We suppose that the universe is made up of fixed and impersonal laws, things like the charge of an electron, or the force of gravity which mean no matter how many times we drop an object, it falls to the earth. But does it stand to reason that because an object falls over and over again it is compelled to fall by a fixed law of nature to do so? No. Never. A thousand times no. In these natural patterns we do not see the operation of some dead and lifeless law, but the moving hand of an active God. Behind the “law” of gravity stands a God who moment to moment wills the “law” to come to pass. As Chesterton says (and here I’ll just quote him for a bit),
The repetition of nature seemed sometimes to be an excited repetition, like that of any angry schoolmaster saying the same thing over and over again. The grass seemed signaling to me with all its fingers at once; the crowded stars seemed bent upon being understood. The sun would make me see him if he rose a thousand times. The recurrences of the universe rose to the maddening rhythm of an incantation, and I began to see an idea. All the towering materialisms which dominates the modern mind rests ultimately upon one assumption; a false assumption. It is supposed that if a thing goes on repeating itself it is probably dead; a piece of clockwork. People feel that if the universe was personal it would vary; if the sun were alive it would dance… but variation in human affairs is generally brought into not by life, but by death; by the dying down or breaking off of their strength or desire. A man varies is movements because of some slight element of failure or fatigue. He gets into a bus because he is tired of walking; or he walks because he is tired of sitting still. But if his life and joy were so gigantic that he never tired of going to Islington, he might go to Isglington as regularly as the Thames goes to the Sheerness…
The sun rises because he never gets tired of rising. His routine might be due, not to a lifelessness, but to a rush of life. The thing I mean can be seen, for instance, in children, when they find some game or joke that they specially enjoy. A child kicks his legs rhythmically though excess, not absence, of life. Because children have abounding vitality, because they are in spirit fierce and free, therefore they want things repeated and unchanged. They always say ‘Do it again”; and the grown-up person does it again until he is nearly dead. For grown-up people are not strong enough to exult in monotony. But perhaps God is… it is possible God says every morning, ‘Do it again!’ to the sun; and every evening, ‘Do it again!’ to the moon… it may be that God makes every daisy separately, but has never gotten tired of making them… The repetition in Nature may not be a recurrence; it may be a theatrical encore.” Well then does Chesterton conclude of God, “He has the eternal appetite of infancy; for we have sinned and grown old, and our Father is younger than we.

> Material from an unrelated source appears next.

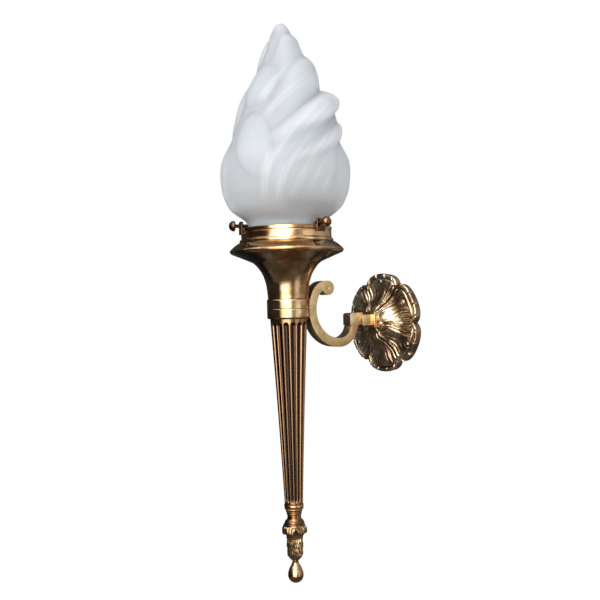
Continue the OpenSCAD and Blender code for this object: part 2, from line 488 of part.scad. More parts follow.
// ---------------------------------------------------------------- glass
// The flame is drawn 222.8 high on a body of radius 63, and stretched to size. Radius of the body by height over the lip:
drawn_h = 222.8;
drawn_r = 65.5;
body_line = [[18, 40], [19.5, 40.6], [21, 42], [24, 45], [26, 49], [30, 54], [34, 57], [42, 60], [50, 62], [58, 62.8],
  [66, 63], [78, 62], [87, 59.6], [95, 56.4], [103, 53], [111, 50], [120, 46.5], [128, 43.5], [136, 41], [144, 38],
  [152, 34.5], [161, 30.5], [169, 27], [177, 23], [185, 19.5], [194, 15.8], [202, 13.2], [210, 11], [216, 8.4],
  [220, 5.6], [222, 2.8], [222.8, 0.3]];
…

There are patterns in our world not because our world is stone dead, but because moment to moment God by His providence and decisions is making life rush into them. Patterns repeat in our world because they are alive with the gigantic joy of their creator God who made a cosmic fairy tale and is insistent on telling His story in an inescapable way over and over again, not because we are an accidental conglomeration of dead, fixed, and impersonal forces.

So our world is a fairy tale that we’ve only grown accustomed to and forgotten how strange it is, and through smaller, simpler fairy tales (the kind we tell to our children) we’re remember to recognize this fact. We men have forgotten to be humble, but by becoming like little children we are able to enter the kingdom of heaven.

The take-aways of this truth are thus:

  1. If life is a gigantic fairy tale then godless naturalism is a dead end. “The world does not explain itself. It may be a miracle with a supernatural explanation; it may be a conjuring trick with a natural explanation. But the explanation of the conjuring trick, if it is to satisfy me, will have to be better than the natural explanation I have heard. The thing is magic, true or false.”
  2. If life is a gigantic fairy tale then there is someone telling the tale. “Magic must have a meaning, and meaning must have someone to mean it.
  3. That we are personal beings must mean we had a personal creator. “I had always vaguely felt facts to be miracles in the sense that they are wonderful: now I began to think them miracles in the stricter sense that they were WILFUL. I mean that they were, or might be, repeated exercises of some will. In short, I had always believed that the world involved magic: now I thought that perhaps it involved a magician… some purpose; and if there is a purpose, there is a person.
  4. If God is telling us a story then we should, like children, accept Him reading it to us. We ought to be thankful for the humongous variety of pleasures and things to enjoy in the world. “The proper form of thanks is some form of humility and restraint: we should thank God for beer and Burgundy by not drinking too much of them. We owed, also, an obedience to whatever made us.” Or in a more brilliant phrasing, “One might pay for extraordinary joy with ordinary morals. Oscar Wilde said that sunsets were not valued because we could not pay for sunsets. But Oscar Wilde was wrong; we can pay for sunsets. We can pay for them by not being Oscar Wilde.”
And all this Chesterton realized even before confessing the truth of Christianity, thus proving again that God’s fingerprint is stamped indelibly on conscience and nature.

What then can I say in response to this? Not only have I done a supremely poor job of summarizing this chapter, but I feel I have done violence to the very concept by even mentioning it. For it is a marvelous, life changing chapter. Read it again if you don’t believe me. Read it again even if you do. This chapter is absolutely wonderful and self-evidently correct. Accepting the truth of it is like having a dislocated shoulder set into place. And yet, even so I can’t help but feel that Chesterton has barely scratched the surface of how important this idea is, the clarity of his words notwithstanding. Ours is a wild and beautiful world, filled with all sorts of silly and stupid things. God said to Himself, “Let’s make a mammal that flies, but is also blind.”
“Let’s make a giant flower that blooms once a century, and when it does it smells like a corpse.”
“I know we gave creatures tongues to taste with and eyes to see with, but let’s just make this pit vipers see with its tongue for the fun of it.”
“Let’s make a duck billed platypus.” 

And above and beyond all this His animating statement was, “Let’s make the world do the same thing over and over again so there’s no way an obstinate mankind can refuse to accept My glory.”